Downloading and Processing Geospatial Data¶
The gigaspatial
package provides several handlers for different types of geospatial data. Here are examples for two commonly used handlers:
GHSL (Global Human Settlement Layer) Data¶
The GHSLDataHandler
provides access to various GHSL products including built-up surface, building height, population, and settlement model data:
from gigaspatial.handlers import GHSLDataHandler
# Initialize the handler with desired product and parameters
ghsl_handler = GHSLDataHandler(
product="GHS_BUILT_S", # Built-up surface
year=2020,
resolution=100, # 100m resolution
)
# Download data for a specific country
country_code = "TUR"
downloaded_files = ghsl_handler.load_data(country_code, ensure_available = True)
# Load the data into a DataFrame
df = ghsl_handler.load_into_dataframe(country_code, ensure_available = True)
print(df.head())
# You can also load data for specific points or geometries
points = [(38.404581,27.4816677), (39.8915702, 32.7809618)]
df_points = ghsl_handler.load_into_dataframe(points, ensure_available = True)
Google Open Buildings Data¶
The GoogleOpenBuildingsHandler
provides access to Google's Open Buildings dataset, which includes building footprints and points:
from gigaspatial.handlers import GoogleOpenBuildingsHandler
# Initialize the handler
gob_handler = GoogleOpenBuildingsHandler()

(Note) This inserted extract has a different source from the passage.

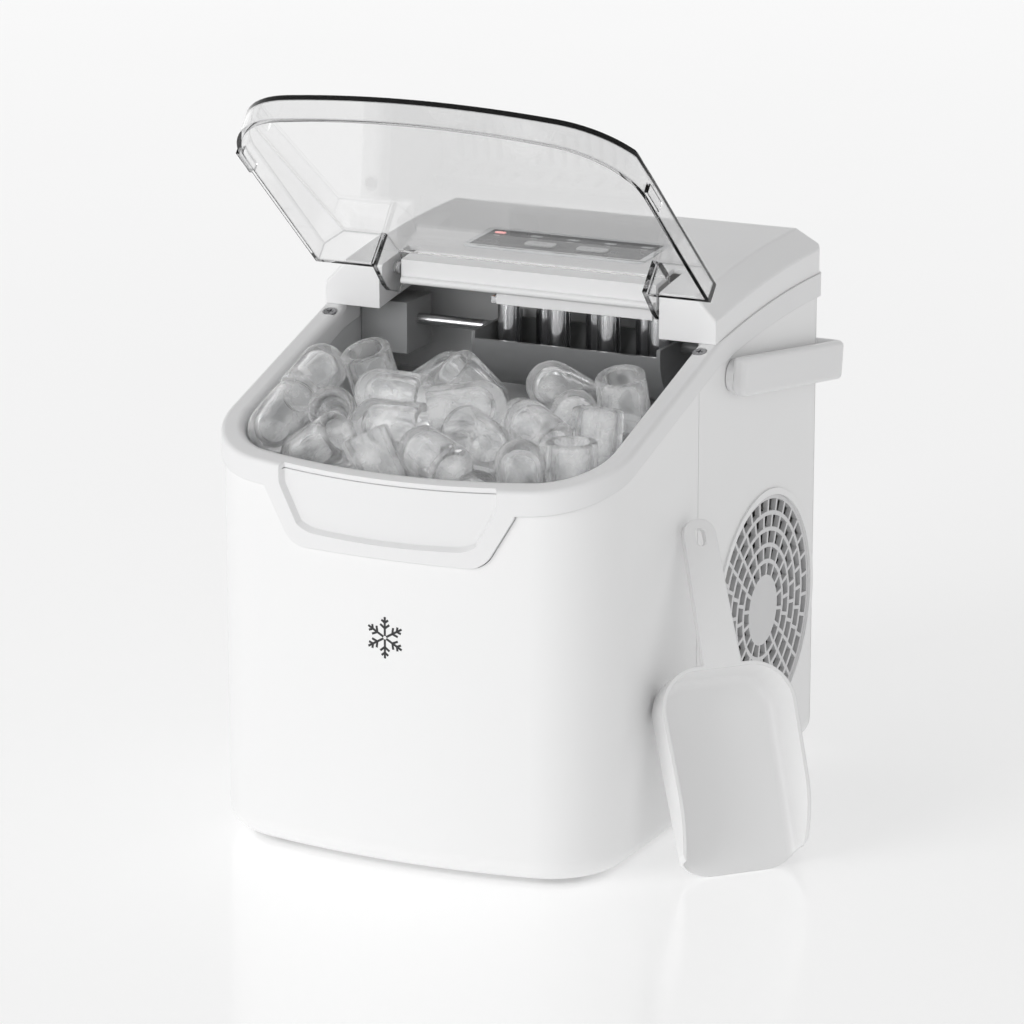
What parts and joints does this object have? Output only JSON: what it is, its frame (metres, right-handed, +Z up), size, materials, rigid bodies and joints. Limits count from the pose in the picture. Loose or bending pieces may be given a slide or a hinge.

# Download and load building polygons for a country
country_code = "TUR"
polygons_gdf = gob_handler.load_polygons(country_code, ensure_available = True)
# Download and load building points for a country
points_gdf = gob_handler.load_points(country_code, ensure_available = True)
# You can also load data for specific points or geometries
points = [(38.404581, 27.4816677), (39.8915702, 32.7809618)]
polygons_gdf = gob_handler.load_polygons(points, ensure_available = True)
Storing Geospatial Data¶
You can store the processed data in various formats using the DataStore
class from the core.io
module. Here's an example of saving data to a parquet file:
from gigaspatial.core.io import LocalDataStore
# Initialize the data store
data_store = LocalDataStore()
# Save the processed data to a parquet file
with data_store.open("/path/to/your/output/processed_data.parquet", "rb") as f:
processed_data.to_parquet(f)
If your dataset is already a pandas.DataFrame
or geopandas.GeoDataFrame
, write_dataset
method from the core.io.writers
module can be used to write the dataset in various formats.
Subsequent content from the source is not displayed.